Совершено в монастыре убийство; вся округа возмущена. Лишь три молчальника молчат. Умерший игумен на минуту воскрес, поднял голову в гробу. Это чудо! «Только в кельях молчальников было тихо». Наконец монастырь сгорел вместе ‘с отцом Питиримом. «Говорили все, и сокрушались, и плакали. Только три молчальника были немы». И, казалось, нет на земле силы, которая бы пробудила молчальников. Но случилось событие — должно быть, самое грандиозное из всех возможных — народ вышел на улицу, «толпа была братская и единая… лапотник слился с горожанином…». Подуло свежим ветром революционной демонстрации. И разбужены молчальники! Из тихих келий вышли они на улицу и запели. «Они шли на подвиг, сломившие печать молчания, шли на борьбу с огромной и темной силой… шли и пели, и навстречу им широко отворялись окна домов».

Сколько здесь глубокого подтекста, больших и острых мыслей!

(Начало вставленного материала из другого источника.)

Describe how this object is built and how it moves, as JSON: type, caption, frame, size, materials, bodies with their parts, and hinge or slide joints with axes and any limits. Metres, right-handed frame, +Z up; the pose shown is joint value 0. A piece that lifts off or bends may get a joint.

Живя в обществе, нельзя быть нейтральным, нельзя спрятаться от забот и нужд общества, разделенного на два мира — богатых и бедных. В борьбе за самое святое и возвышенное — за лучшую долю на земле, за счастье человека — нельзя быть безучастным… Революция — это великое дело. И если уж молчальники поднялись на борьбу, то всем остальным, простым и честным людям, сама судьба велела выйти на улицы.

А братская и единая толпа, где лапотник сливается с горожанином, — это же великолепное, хотя, быть может, еще и не осознанное понимание движущей силы революции.

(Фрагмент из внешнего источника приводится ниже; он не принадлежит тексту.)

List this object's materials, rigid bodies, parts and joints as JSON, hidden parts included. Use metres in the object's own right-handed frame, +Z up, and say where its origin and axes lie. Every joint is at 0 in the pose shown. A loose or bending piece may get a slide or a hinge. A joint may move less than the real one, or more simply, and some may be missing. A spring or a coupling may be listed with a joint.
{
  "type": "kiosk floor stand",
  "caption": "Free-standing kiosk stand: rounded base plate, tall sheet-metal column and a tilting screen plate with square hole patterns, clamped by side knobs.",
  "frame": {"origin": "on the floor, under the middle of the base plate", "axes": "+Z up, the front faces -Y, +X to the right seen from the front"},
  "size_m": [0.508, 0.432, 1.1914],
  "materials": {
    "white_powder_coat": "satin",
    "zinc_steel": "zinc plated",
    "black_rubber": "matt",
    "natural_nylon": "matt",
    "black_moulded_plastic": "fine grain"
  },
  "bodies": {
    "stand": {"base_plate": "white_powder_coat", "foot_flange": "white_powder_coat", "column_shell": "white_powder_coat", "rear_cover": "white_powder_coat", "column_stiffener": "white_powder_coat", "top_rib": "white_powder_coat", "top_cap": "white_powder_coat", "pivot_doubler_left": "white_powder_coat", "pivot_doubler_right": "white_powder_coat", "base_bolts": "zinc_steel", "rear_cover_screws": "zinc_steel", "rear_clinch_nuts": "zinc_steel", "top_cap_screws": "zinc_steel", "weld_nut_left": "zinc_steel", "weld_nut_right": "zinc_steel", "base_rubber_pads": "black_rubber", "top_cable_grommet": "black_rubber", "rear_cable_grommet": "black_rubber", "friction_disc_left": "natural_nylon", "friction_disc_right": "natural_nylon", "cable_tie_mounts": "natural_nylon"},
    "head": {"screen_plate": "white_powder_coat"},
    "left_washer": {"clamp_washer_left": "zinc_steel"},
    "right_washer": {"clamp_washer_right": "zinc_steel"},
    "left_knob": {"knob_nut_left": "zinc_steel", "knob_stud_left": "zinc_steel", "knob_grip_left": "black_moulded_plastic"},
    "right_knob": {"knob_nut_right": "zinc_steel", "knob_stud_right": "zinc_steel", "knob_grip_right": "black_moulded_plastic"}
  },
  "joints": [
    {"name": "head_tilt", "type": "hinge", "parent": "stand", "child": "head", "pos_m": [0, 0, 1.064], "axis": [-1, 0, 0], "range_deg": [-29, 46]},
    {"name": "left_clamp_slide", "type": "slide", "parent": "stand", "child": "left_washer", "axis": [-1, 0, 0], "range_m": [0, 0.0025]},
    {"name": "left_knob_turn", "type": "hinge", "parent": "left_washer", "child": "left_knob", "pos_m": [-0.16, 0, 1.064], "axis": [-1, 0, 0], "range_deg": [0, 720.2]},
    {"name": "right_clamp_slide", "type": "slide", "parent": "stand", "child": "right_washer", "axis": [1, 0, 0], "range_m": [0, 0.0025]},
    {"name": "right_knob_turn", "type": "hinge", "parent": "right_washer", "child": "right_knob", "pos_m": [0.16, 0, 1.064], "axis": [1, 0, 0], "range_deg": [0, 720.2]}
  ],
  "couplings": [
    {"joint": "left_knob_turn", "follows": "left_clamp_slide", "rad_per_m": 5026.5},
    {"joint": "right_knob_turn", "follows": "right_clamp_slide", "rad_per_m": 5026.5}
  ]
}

«Батенька» — командир роты, добрый, гуманный офицер, посланный со своим подразделением расправиться с бастующими рабочими, не может стрелять в безоружных людей, не хочет стать палачом невинных, борющихся за правое дело. Рассказ написан был очень кстати: в то время большевики боролись за армию и за флот. И Ценский объективно помогал большевикам. Его рассказ был хорошим пособием в руках армейских пропагандистов-большевиков. Лев Толстой, прочитав «Батеньку», высоко оценил рассказ неизвестного ему писателя. По совету Толстого И. Горбунов-Посадов издал «Батеньку» отдельной книгой в 1906 году.

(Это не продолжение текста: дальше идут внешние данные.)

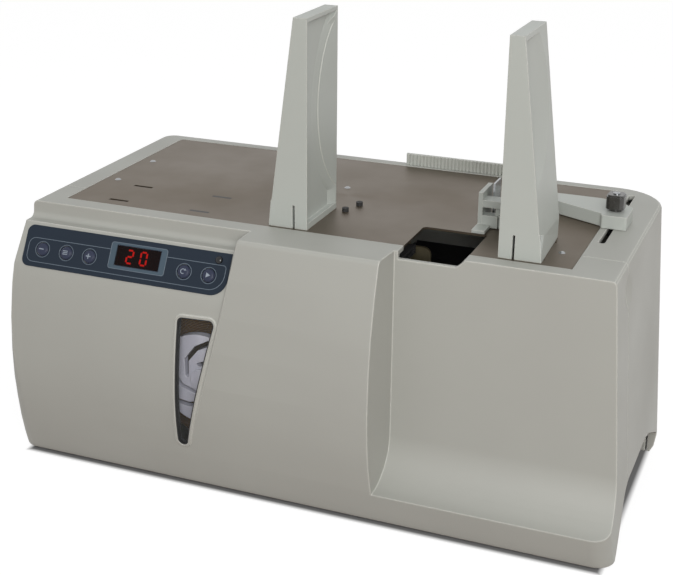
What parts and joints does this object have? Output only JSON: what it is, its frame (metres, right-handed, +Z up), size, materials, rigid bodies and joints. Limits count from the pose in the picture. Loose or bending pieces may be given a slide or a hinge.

В повести «Сад» писатель с большой силой изобразил трагизм и ужас жизни угнетенного и обездоленного народа, его муки и страдания. Однако Ценскому чуждо смакование горя людского; его жалость к людям всегда звучит как гневный протест, как призыв к действию. В каждой строке слышится зовущий голос писателя: «Так дальше жить нельзя! Человек достоин лучшей доли!» Но Сергея Николаевича долго томил один неразрешенный вопрос: кто поведет народ на бой с тиранами, кто будет стоять во главе преобразователей жизни? Он понимал, что для этой цели Васька Калякин, студент Хохлов, молчальники не подходят. Тут нужен герой, человек цельной натуры, светлого ума и огромной силы воли.

Алексей Шевардин из повести «Сад» — яркий представитель этих людей. Выходец из простого народа, умный и грамотный, он окончил земледельческое училище, любит землю и понимает в ней толк. Он крепок физически, он закалил себя смолоду, подготовил к борьбе: «проделывал гимнастику с пудовыми гирями», «спал без одеяла и аккуратно купался до первого льда». Он, «похлопывая себя по объемистой груди, самодовольно говорил: «Широ-окая кость!»

Это о нем дед с гордостью говорит: «Добытчик!.. Хлебороб!.. Настоящий американец!» Алексею нравятся первые слова деда — да, он добытчик и хлебороб. Не согласен он с последним: «Зачем мне Америка, дед?.. Тут у нас своя Америка, своя земля людей ждет». А на горестное замечание деда: «Тесно у нас-то, внучек…» — он отвечает с достоинством: «Тесно бывает только узеньким, дед, а широкому везде широко…»

Это голос нового хозяина, не стяжателя, а преобразователя земли. Алексей Шевардин, «с детства привыкший к земле, боготворил землю. Великая дающая сила земли покоряла его в каждом зеленом листе, в каждой тонкой былинке… И черная, свежевспаханная земля не была для него беззвучной: она была как лицо, полное притаившейся скрытой работы и вот-вот готовое блеснуть яркой мыслью в наряде красивых слов. И, любя землю, он привык думать, что земля любит его… Шевардин любил землю, как полнозвучную красоту, как великую мощь, как воплощенную сказку: любил землю днем, любил ночью; любил в ризе солнечных лучей и под фатой дождя; любил ее с раннего детства, когда проводил в лесу под Новгород-Северским лето за летом.